Maybe I am wrong. Or, maybe the number of "exciting and motivating days" is limited as a function of 1) What you know and 2) Options given structure
Let's put it this way:
When I was in accounting, I'd say 1 out of 10 days I would be excited to go to work. The one day might've been because I'd be doing recruiting or grabbing coffee with someone. I didn't even fathom that quitting the firm or even leaving the profession was much of an option. I had a very limited scope of what was out there and the best case was probably 3/10 days of excitement here.
In consulting, it got a little better to 3 out of 10 days. It would depend on the project I was on but most of the times I would just be excited to grab coffee with friends on the Fridays. I had expanded what I knew though. I knew there were more options out there in the world. I also learned I how to be effective with each hour as well. It probably increased the max range to 4/10 days.
In investing, it was about 5 out of every 10 days. Mainly, the excitement would be on days of exciting meetings. This was the dream job from all the options I had considered. But even then, I felt the max would be capped at 6/10 for me. I mean, I was still an employee and I felt the vast difference between an equity holder and an employee.
I've previously written about the 5 key motivation factors being: autonomy, ownership, learning, feedback and environment. With each transition I saw improvements on these areas as I changed and the profession changed. However, there seemed to be a hard line I just couldn't get across.
But a limitation on the upside also indicated a limitation on the downside too.
The rigid structure presented in the form of "employment" provided me with a safety net where my exciting days would be between 3 - 6 days out of 10.
There is a limited upside but also a limited down side. Because you are playing within the structured confines of an environment and excitement comes as a relative function of what your available options are.
Hence, a coffee meeting with a friend can make you jump out of bed if the alternative is a windowless dimly lit audit room by yourself.
But what if you expand horizon of options? The structures are now soft and within your control. This "freedom" people are so envious of but is oh so scary and dangerous to actually wield properly.
Such freedom actually opens up the possibility of having 0 out of 10 days be exciting for a long time. But it could also present the option of 9 out of 10 days being motivating and exciting as well.
As I've been writing this, Seth Godin's book, The Dip comes to mind. Godin talks about how every entrepreneurial or "worthwhile" venture starts off with immediate highs. Everything is exciting. We are talking 6-7 out of 10 days being exciting here. I think this was actually the case for me as well as I created OMDV. Then we get hit with the "dip". A plummet of the stock price.

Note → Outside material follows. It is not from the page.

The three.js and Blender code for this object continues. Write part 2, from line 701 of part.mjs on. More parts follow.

But only by going through this period (can be short or long but I think the severity and duration may be correlated with the difficulty and unconventionality) of being in the dump with 0 days of excitement (maybe even negative on those days when you think jumping in front of a truck might end it all) will there be the potential to experience moments where 8-9 out of 10 days are exciting.

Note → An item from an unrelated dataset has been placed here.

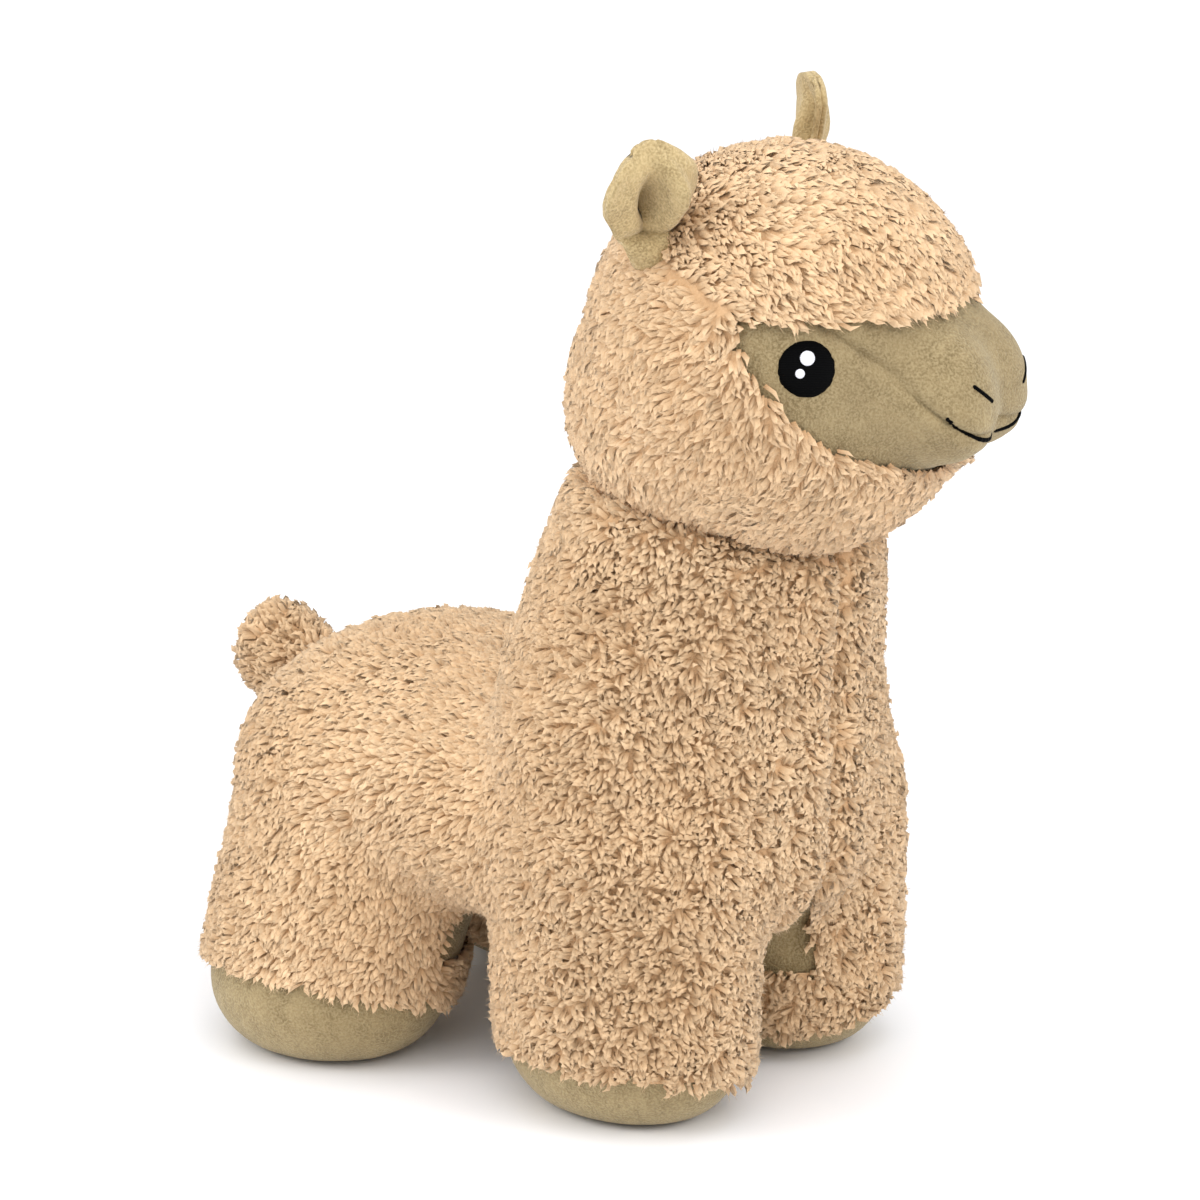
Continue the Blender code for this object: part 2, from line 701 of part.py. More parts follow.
# Tail: two halves of fleece round a little filling
for panel in sorted(tail.panels):
    trimmed(solid_object(panel, tail.panel(panel, FLEECE * 0.6), fleece, tail_root, toy), body_guide)
trimmed(solid_object("tail_filling", tail.closed(0.0), filling, tail_root, toy), body_guide)

# Ears: a back and a lining each, caught in the seam behind the crown
for side, hand in ((1.0, "left"), (-1.0, "right")):
    for layer, offset in (("back", VELOUR / 2.0 + GAP), ("lining", -VELOUR / 2.0 - GAP)):
        ear = solid_object(f"ear_{layer}_{hand}", ear_surface(offset), velour, head_turn, toy)
        ear.location = (side * EAR_X, EAR_Y, EAR_Z)
        ear.rotation_mode = "ZYX"
        ear.rotation_euler = (0.0, side * EAR_SPLAY, side * EAR_FACING)
        body_of_ear = ear.modifiers.new("pile", "SOLIDIFY")
        body_of_ear.thickness = EAR_CLOTH
        body_of_ear.offset = 0.0
        trimmed(ear, head_guide)

# Embroidery on the face
face_skin = [point + normal * (GAP + VELOUR) for point, normal in zip(head.points, head.normals)]
face_tree = BVHTree.FromPolygons(face_skin, head.faces)
for side, hand in ((1.0, "left"), (-1.0, "right")):
    level = math.cos(EYE_UP_ANGLE)
    aim = Vector((side * math.sin(EYE_ROUND_ANGLE) * level,
                  -math.cos(EYE_ROUND_ANGLE) * level, math.sin(EYE_UP_ANGLE)))
    centre = face_tree.ray_cast(aim * HEAD_RADIUS * 3.0, -aim)[0]
    eye = draped_disc(face_tree, centre, aim, EYE_RADIUS, 3, GAP, GAP + THREAD)
    solid_object(f"eye_{hand}", eye, black_thread, head_turn, toy)
    level_aside = Vector((-aim.y, aim.x, 0.0)).normalized() * side
    upwards = aim.cross(level_aside) * side
    top = GAP * 2 + THREAD
    for label, radius, aside, rise in (
            ("glint_large", GLINT_RADIUS, -0.06, 0.38),
            ("glint_small", SMALL_GLINT_RADIUS, 0.25, -0.12)):
        place = centre + (level_aside * aside + upwards * rise) * EYE_RADIUS
        glint = draped_disc(face_tree, place, aim, radius, 1, top, top + THREAD / 2.0)
        solid_object(f"{label}_{hand}", glint, white_thread, head_turn, toy)
    nostril = [Vector((side * x, y, z)) for x, y, z in (NOSTRIL_TOP, NOSTRIL_BEND, NOSTRIL_FOOT)]
    mouth = (Vector((side * MOUTH_CORNER_X, LIP_Y + 0.0036, MOUTH_Z + MOUTH_SMILE)),
             Vector((side * MOUTH_CORNER_X * 0.955, LIP_Y, MOUTH_Z - LIP_DROP)),
             Vector((side * LINE_WIDTH * 0.7, LIP_Y - 0.0025, MOUTH_Z)))
    for label, points in (("nostril", nostril), ("mouth", mouth)):
        line = draped_line(face_tree, points, GAP * 2, GAP * 2 + THREAD / 2.0)
        solid_object(f"{label}_{hand}", line, black_thread, head_turn, toy)

# The toy stands with the middle of its box over the origin
bpy.context.view_layer.update()
graph = bpy.context.evaluated_depsgraph_get()
corners = []
for obj in toy.objects:
    if obj.type != "EMPTY":
        shown = obj.evaluated_get(graph)
        mesh = shown.to_mesh()
        corners.extend(shown.matrix_world @ vertex.co for vertex in mesh.vertices)
        shown.to_mesh_clear()
low = Vector(min(corner[i] for corner in corners) for i in range(3))
high = Vector(max(corner[i] for corner in corners) for i in range(3))
stand.location = (-(low.x + high.x) / 2.0, -(low.y + high.y) / 2.0, -low.z)
bpy.context.view_layer.update()
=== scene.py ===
import math

import bpy
import numpy as np
from mathutils import Euler, Matrix, Vector, kdtree, noise
from mathutils.bvhtree import BVHTree


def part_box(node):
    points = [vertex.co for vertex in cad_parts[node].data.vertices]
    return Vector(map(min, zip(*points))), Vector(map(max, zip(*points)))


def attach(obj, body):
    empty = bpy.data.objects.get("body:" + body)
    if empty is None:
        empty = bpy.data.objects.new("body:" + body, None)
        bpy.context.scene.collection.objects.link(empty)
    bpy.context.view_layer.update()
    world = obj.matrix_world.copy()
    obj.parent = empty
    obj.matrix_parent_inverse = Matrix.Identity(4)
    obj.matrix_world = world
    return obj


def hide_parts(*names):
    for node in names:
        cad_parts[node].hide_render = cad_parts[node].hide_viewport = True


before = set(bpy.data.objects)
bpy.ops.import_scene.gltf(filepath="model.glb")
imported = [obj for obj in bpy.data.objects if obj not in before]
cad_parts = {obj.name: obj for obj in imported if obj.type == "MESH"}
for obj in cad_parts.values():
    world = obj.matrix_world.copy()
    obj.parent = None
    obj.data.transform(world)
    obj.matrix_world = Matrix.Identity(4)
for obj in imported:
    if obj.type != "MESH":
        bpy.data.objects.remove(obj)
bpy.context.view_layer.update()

# The place the toy is seen from: a little above it and well back, on its right side, so that
# the face, the chest, the whole right flank and the tail show.
VIEW_ROUND = math.radians(-52.0)
VIEW_UP = math.radians(16.2)
VIEW_DISTANCE = 1.2
VIEW_LENS = 127.08
VIEW_MIDDLE = Vector((0.0, -0.0027, 0.1315))

towards_viewer = Vector((math.sin(VIEW_ROUND) * math.cos(VIEW_UP),
                         -math.cos(VIEW_ROUND) * math.cos(VIEW_UP), math.sin(VIEW_UP)))
camera = bpy.data.objects.new("camera", bpy.data.cameras.new("camera"))
camera.data.lens = VIEW_LENS
camera.location = VIEW_MIDDLE + towards_viewer * VIEW_DISTANCE
camera.rotation_euler = towards_viewer.to_track_quat("Z", "Y").to_euler()
bpy.context.scene.collection.objects.link(camera)
bpy.context.scene.camera = camera

# Stuffing: loose white polyester fibre, blown into the body, the head and the tail until the
# sewn skin stands round and firm. Its surface is the form that every panel is laid on.
STUFFING_GRAIN = 0.0045
STUFFING_ROUNDS = 2
STUFFING_SHRINK = 0.0004


class Form:
    """The closed surface of a stuffed part: points, four-sided faces and outward normals.

    It is the solid's surface in faces of one grain, drawn smooth by rounds of averaging.
    """

    def __init__(self, node, grain, rounds):
        copy = bpy.data.objects.new("form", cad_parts[node].data.copy())
        bpy.context.scene.collection.objects.link(copy)
        weave = copy.modifiers.new("weave", "REMESH")
        weave.mode = "VOXEL"
        weave.voxel_size = grain
        graph = bpy.context.evaluated_depsgraph_get()
        mesh = bpy.data.meshes.new_from_object(copy.evaluated_get(graph))
        bpy.data.objects.remove(copy)
        self.points = np.empty(len(mesh.vertices) * 3)
        mesh.vertices.foreach_get("co", self.points)
        self.points = self.points.reshape(-1, 3)
        corners = np.empty(len(mesh.loops), dtype=np.int64)
        mesh.loops.foreach_get("vertex_index", corners)
        self.faces = corners.reshape(-1, 4)
        bpy.data.meshes.remove(mesh)
        ends = np.concatenate([self.faces[:, [i, (i + 1) % 4]] for i in range(4)])
        count = len(self.points)
        valence = np.bincount(ends[:, 0], minlength=count)[:, None]
        for _ in range(rounds):
            around = [np.bincount(ends[:, 0], weights=self.points[ends[:, 1], i], minlength=count)
                      for i in range(3)]
            self.points = (self.points + np.stack(around, 1) / valence) / 2
        self.find_normals()

    def find_normals(self):
        corners = self.points[self.faces]
        across = np.cross(corners[:, 2] - corners[:, 0], corners[:, 3] - corners[:, 1])
        self.normals = np.zeros_like(self.points)
        for i in range(4):
            for axis in range(3):
                self.normals[:, axis] += np.bincount(
                    self.faces[:, i], weights=across[:, axis], minlength=len(self.points))
        self.normals = unit(self.normals)

    def lifted(self, distance):
        return self.points + self.normals * distance

    def panel(self, chosen, points):
        """Mesh of the chosen faces over the given points."""
        used, corners = np.unique(self.faces[chosen], return_inverse=True)
        mesh = bpy.data.meshes.new("panel")
        mesh.from_pydata(points[used].tolist(), [], corners.reshape(-1, 4).tolist())
        return mesh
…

Continuing with my over-generalized example based off of sample size of n=1 (yours truly), a limited environment may yield 80% of your years having 3-6 out of days be exciting and motivating. Conversely, this weird journey I'm on may lead to 80% of the years having 0-1 out of 10 days be exciting. But there is the empirical faith that the latter days will be moments where 8-9 out of 10 days are exciting.

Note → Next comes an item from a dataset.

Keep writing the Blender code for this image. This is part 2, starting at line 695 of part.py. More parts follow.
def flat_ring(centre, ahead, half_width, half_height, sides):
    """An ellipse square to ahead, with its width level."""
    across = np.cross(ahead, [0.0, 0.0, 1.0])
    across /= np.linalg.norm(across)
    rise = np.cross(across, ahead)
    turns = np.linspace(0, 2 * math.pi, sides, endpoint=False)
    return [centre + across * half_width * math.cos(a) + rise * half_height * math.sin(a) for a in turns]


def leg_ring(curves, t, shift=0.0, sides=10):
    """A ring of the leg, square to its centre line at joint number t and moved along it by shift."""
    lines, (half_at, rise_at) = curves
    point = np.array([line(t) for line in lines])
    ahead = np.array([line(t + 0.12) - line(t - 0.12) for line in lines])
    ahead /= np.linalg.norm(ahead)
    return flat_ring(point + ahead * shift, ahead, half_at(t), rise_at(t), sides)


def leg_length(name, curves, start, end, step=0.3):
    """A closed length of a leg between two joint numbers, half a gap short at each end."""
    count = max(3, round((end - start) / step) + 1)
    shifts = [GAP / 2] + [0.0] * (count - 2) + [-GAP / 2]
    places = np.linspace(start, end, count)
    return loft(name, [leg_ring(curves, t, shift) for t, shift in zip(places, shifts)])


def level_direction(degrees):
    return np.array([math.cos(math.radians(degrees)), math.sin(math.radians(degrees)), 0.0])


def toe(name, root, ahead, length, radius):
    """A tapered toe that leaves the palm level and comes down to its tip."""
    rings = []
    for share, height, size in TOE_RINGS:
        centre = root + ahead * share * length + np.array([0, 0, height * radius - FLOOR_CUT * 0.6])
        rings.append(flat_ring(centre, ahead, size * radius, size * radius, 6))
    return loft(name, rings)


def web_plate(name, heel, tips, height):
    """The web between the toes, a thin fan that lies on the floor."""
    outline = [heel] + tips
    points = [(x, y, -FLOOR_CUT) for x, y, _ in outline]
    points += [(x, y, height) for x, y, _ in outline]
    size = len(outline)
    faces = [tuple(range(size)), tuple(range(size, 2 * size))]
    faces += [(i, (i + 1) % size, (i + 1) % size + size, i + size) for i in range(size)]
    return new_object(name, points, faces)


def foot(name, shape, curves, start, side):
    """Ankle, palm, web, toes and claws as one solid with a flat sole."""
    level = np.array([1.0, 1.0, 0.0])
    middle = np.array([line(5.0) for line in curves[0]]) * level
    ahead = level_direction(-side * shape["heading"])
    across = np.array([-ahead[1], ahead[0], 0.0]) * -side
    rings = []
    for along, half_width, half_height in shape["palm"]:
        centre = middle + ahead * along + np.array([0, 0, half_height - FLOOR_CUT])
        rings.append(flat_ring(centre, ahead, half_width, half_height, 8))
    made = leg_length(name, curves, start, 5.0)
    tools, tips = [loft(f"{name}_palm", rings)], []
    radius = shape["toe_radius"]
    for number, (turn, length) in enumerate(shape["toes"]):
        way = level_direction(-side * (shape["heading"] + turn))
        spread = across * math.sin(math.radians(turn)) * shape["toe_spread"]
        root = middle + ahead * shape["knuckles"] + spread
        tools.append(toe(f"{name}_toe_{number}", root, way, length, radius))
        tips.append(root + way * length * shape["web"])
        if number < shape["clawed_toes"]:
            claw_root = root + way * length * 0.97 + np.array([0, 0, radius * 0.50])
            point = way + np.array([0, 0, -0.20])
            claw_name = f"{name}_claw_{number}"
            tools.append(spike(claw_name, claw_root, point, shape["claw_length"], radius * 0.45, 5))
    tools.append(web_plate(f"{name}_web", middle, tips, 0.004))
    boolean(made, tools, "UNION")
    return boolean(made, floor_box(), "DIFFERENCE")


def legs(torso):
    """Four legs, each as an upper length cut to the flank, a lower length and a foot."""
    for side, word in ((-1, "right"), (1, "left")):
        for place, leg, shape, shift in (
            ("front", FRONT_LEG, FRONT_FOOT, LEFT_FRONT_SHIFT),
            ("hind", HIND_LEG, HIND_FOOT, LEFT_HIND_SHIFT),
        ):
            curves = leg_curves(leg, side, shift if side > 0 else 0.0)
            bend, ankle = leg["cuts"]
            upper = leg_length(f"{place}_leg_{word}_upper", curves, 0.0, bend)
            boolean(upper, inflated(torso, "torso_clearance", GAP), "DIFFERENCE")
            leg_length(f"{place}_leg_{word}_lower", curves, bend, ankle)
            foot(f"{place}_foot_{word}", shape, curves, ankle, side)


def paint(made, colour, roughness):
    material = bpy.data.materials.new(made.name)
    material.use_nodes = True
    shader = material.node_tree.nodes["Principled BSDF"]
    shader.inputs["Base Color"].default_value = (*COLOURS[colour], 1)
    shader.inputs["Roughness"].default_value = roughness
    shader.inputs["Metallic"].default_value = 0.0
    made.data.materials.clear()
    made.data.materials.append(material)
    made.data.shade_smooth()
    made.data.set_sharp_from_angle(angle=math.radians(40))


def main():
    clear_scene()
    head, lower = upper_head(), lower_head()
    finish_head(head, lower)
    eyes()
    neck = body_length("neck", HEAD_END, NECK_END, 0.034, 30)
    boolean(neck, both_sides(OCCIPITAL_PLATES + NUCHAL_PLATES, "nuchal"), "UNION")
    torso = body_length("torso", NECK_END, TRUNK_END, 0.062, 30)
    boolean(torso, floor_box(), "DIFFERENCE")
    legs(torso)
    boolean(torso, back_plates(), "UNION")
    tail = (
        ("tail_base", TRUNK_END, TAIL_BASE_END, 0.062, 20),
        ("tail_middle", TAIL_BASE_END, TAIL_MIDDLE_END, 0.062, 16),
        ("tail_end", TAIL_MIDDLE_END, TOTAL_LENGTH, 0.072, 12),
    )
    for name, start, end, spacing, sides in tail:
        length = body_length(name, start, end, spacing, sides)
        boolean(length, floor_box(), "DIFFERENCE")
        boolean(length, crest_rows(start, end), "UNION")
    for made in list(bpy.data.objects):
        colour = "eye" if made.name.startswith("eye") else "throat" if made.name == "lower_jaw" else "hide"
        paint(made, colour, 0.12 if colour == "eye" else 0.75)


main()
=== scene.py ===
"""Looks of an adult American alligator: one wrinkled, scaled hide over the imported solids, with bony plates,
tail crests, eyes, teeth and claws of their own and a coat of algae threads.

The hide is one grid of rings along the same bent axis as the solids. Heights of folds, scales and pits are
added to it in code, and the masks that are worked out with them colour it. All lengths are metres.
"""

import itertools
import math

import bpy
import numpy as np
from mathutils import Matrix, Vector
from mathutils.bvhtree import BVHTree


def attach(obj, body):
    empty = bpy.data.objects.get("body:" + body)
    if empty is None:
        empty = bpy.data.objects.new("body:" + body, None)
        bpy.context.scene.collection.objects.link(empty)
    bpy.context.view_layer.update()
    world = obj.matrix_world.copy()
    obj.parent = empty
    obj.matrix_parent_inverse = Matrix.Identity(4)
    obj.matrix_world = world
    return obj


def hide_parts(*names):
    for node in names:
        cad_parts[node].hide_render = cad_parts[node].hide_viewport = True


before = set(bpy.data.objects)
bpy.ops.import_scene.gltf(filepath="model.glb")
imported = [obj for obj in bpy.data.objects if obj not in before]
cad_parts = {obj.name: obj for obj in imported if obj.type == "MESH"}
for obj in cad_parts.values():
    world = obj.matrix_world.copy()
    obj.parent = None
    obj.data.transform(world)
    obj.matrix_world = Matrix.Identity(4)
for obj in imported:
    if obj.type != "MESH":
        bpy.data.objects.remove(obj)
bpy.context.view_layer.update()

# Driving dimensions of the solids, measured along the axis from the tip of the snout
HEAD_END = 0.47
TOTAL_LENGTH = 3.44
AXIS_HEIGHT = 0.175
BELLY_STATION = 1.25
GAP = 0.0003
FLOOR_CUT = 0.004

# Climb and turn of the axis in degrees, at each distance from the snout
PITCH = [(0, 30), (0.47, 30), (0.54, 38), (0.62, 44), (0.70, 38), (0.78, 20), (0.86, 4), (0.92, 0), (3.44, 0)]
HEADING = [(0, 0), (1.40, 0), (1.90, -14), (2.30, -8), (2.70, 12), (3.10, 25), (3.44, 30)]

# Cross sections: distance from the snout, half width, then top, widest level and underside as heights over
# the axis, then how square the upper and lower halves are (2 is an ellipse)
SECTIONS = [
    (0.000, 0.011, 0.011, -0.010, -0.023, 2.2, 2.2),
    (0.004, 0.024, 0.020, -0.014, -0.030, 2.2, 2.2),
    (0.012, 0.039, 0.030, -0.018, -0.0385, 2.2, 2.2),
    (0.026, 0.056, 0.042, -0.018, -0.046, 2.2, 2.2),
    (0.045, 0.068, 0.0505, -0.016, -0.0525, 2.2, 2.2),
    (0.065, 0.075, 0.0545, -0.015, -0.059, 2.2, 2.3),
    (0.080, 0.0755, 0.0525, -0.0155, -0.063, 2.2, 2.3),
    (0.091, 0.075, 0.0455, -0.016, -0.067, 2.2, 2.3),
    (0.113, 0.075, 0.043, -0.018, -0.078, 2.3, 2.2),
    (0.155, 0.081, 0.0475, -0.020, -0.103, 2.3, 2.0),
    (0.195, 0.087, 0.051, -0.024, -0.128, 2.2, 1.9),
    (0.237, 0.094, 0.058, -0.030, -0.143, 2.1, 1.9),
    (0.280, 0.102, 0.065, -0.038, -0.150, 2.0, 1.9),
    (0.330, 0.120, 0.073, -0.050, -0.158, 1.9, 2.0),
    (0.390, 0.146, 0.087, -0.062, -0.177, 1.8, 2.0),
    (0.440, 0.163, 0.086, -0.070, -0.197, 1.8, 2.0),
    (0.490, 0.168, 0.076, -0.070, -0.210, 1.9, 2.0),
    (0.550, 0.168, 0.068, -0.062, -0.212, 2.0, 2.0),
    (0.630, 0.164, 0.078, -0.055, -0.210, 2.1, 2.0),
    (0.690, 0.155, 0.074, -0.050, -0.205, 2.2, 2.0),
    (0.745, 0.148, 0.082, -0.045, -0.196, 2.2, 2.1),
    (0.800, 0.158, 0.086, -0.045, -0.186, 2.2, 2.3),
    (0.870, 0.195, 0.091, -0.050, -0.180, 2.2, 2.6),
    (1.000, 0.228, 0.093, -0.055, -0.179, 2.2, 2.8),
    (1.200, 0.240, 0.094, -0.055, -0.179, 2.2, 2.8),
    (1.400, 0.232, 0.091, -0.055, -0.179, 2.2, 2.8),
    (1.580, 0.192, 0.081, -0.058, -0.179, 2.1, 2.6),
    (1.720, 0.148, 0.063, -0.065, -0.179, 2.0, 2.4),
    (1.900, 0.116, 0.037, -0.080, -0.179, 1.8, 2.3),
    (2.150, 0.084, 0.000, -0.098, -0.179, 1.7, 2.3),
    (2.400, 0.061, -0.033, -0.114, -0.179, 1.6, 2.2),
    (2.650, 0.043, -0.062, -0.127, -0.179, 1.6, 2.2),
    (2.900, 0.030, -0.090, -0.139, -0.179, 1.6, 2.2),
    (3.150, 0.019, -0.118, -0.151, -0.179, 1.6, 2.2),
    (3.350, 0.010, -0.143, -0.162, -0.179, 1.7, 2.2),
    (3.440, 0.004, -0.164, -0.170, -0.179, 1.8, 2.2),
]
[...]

Thinking back, I think majority of the individuals labeled as "successful & etc..." suffer from a recency bias when they think about the mix of their days. They may be accurate in saying that most of their days now are filled with "tap dancing" to work. But I can imagine that 80% of the 10-20 year journey for them could have been filled with days of 0 motivation.
Maybe it's wishful thinking on my part as I grasp on straws to continue to push on.
What Can I Do?
In his book, The Messy Middle, Scott Belsky (Co-Founder of Behance, VP at Adobe, Benchmark VC) talks about celebrating small wins to keep pushing through. Oh, and the 'Dip' Godin references is practically the same thing as Belsky's Messy Middle. It's just the shit period really.
For one thing, reading those books hasn't really made going through this period any easier. Maybe it's good to know that it's a thing and that there are really no answers for it other than to push on.
But, like every person out there, I feel like my situation is unique. I also have the confidence to be the small % that can make it work but am also worried about the 80% (or whatever large %) chance it won't. I want to think it's all up to my own propensity to continue pushing but sometimes it's not. I'm sure this is a very average thought that most go through but I figured I'd share my very average thought.
I think any ambitious, over-achiever persona can relate with the disgust you feel with yourself for not spending every hour of your waking day being productive and effective. Even after having deleted all kinds of social media off my phone since February of 2019 I still find ways to procrastinate at times. Just awful. This resentment towards my inability to be superhuman, this anxiety for not producing the results I want, the frustration at the world for being oh so illogical and difficult. Just an awful way to be.
So what then?
I'm going to try to celebrate the small wins. I really am. I'm going to really try to push that ego down and get humble and be happy about sending out 1 email a day or writing 1 sentence a day. Try to celebrate that I at least took one step (even if it might not be the most effective and efficient step).
As cheesy as it sounds, I'm also trying to pat myself on the back too. Sure, the devil in me will come out and call me an idiot for celebrating nothing worth celebrating. But maybe if I pat myself enough it'll work. I did fear that celebrating small wins would make me negligent but my parents reminded me that never seemed to kill my drive. So it'll probably be for the better if I learned to actually accept myself and love myself for once.
I've always been confident. Maybe even overly-confident. But I think that's very different from loving yourself. People think confidence is a form of narcissism but I disagree. I think it's something entirely exclusive that needs to be worked on. At least it is for me. With the assumption that my problems are probably quite average I'd wager this to be the case for most.